### To do:
Each line from the beginning of the data below through the line containing "const HANG_HOLE_ANGLE = 45;" should be repeated exactly, please.

+++

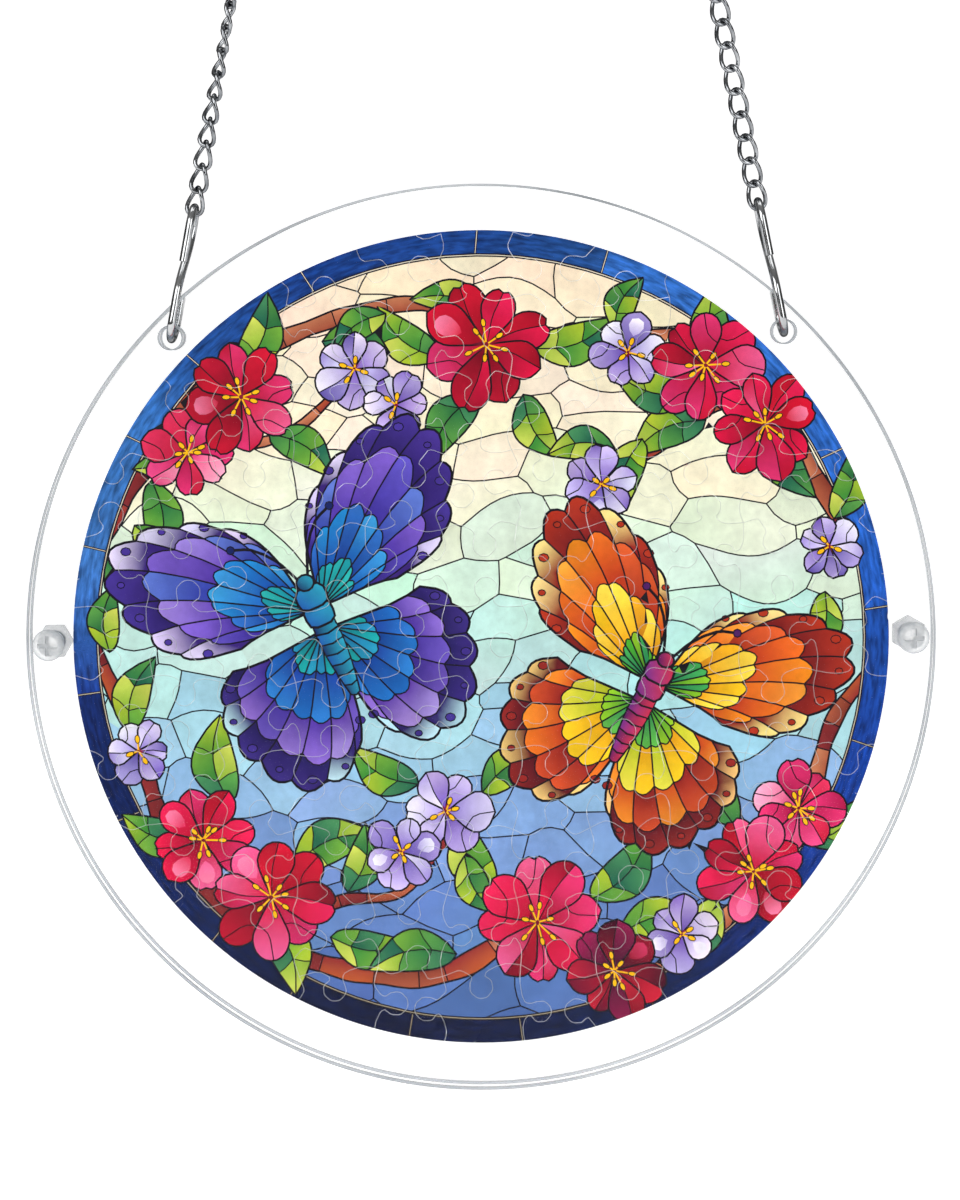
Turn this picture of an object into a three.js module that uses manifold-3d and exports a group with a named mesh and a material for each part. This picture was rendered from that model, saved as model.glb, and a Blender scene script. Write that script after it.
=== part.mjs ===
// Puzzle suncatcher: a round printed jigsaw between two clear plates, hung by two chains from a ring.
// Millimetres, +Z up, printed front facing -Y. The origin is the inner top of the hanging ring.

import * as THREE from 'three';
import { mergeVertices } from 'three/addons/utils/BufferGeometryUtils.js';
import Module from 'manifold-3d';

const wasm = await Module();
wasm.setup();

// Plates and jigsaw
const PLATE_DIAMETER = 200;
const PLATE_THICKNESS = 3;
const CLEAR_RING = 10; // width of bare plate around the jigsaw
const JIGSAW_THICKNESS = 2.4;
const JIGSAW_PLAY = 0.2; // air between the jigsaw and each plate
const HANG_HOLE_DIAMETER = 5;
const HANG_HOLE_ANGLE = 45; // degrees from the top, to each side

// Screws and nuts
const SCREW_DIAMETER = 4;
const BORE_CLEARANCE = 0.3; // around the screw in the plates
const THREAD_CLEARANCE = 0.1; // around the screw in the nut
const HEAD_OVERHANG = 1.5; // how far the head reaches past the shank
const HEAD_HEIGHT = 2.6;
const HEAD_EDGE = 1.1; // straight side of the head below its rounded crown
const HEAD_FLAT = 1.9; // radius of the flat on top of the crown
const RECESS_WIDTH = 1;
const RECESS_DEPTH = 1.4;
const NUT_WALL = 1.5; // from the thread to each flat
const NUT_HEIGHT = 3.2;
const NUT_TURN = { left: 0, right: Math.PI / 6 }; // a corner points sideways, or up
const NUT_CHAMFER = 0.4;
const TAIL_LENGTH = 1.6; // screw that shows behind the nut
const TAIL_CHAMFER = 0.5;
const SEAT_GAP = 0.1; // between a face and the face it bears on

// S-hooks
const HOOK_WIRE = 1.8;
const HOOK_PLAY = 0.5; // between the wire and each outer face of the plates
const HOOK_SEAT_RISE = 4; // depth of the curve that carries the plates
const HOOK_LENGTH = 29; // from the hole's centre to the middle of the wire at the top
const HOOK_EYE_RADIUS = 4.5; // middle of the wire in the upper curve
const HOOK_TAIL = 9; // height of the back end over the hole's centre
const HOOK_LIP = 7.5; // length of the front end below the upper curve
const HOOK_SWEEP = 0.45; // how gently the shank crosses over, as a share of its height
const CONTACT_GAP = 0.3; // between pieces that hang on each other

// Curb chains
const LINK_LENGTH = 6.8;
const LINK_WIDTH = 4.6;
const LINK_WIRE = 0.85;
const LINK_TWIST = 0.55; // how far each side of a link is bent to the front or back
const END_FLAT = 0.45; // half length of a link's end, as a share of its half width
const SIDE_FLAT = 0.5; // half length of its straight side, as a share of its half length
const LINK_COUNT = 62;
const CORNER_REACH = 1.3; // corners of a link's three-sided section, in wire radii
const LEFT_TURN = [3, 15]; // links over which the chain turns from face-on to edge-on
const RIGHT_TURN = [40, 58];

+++

### Task output:
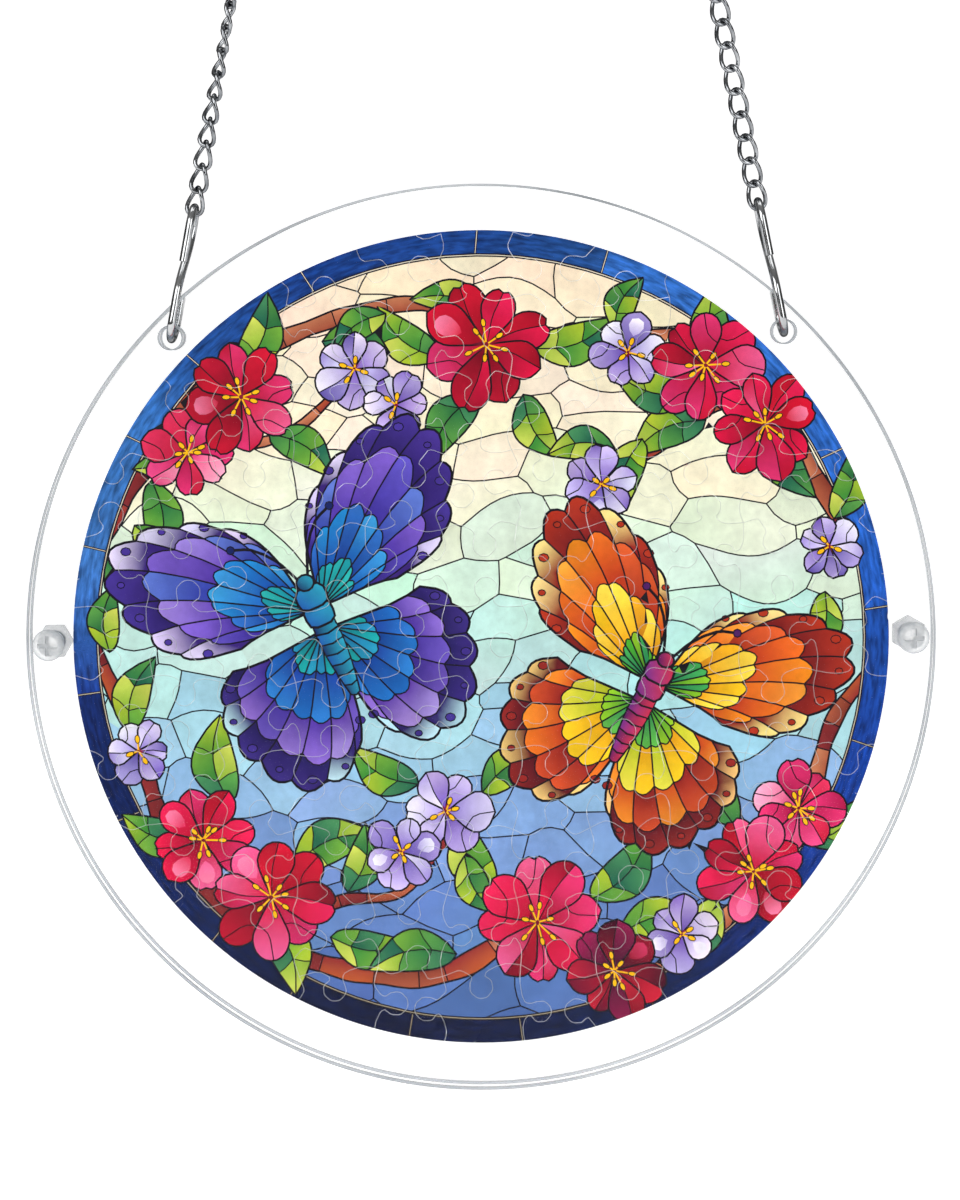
Turn this picture of an object into a three.js module that uses manifold-3d and exports a group with a named mesh and a material for each part. This picture was rendered from that model, saved as model.glb, and a Blender scene script. Write that script after it.
=== part.mjs ===
// Puzzle suncatcher: a round printed jigsaw between two clear plates, hung by two chains from a ring.
// Millimetres, +Z up, printed front facing -Y. The origin is the inner top of the hanging ring.

import * as THREE from 'three';
import { mergeVertices } from 'three/addons/utils/BufferGeometryUtils.js';
import Module from 'manifold-3d';

const wasm = await Module();
wasm.setup();

// Plates and jigsaw
const PLATE_DIAMETER = 200;
const PLATE_THICKNESS = 3;
const CLEAR_RING = 10; // width of bare plate around the jigsaw
const JIGSAW_THICKNESS = 2.4;
const JIGSAW_PLAY = 0.2; // air between the jigsaw and each plate
const HANG_HOLE_DIAMETER = 5;
const HANG_HOLE_ANGLE = 45; // degrees from the top, to each side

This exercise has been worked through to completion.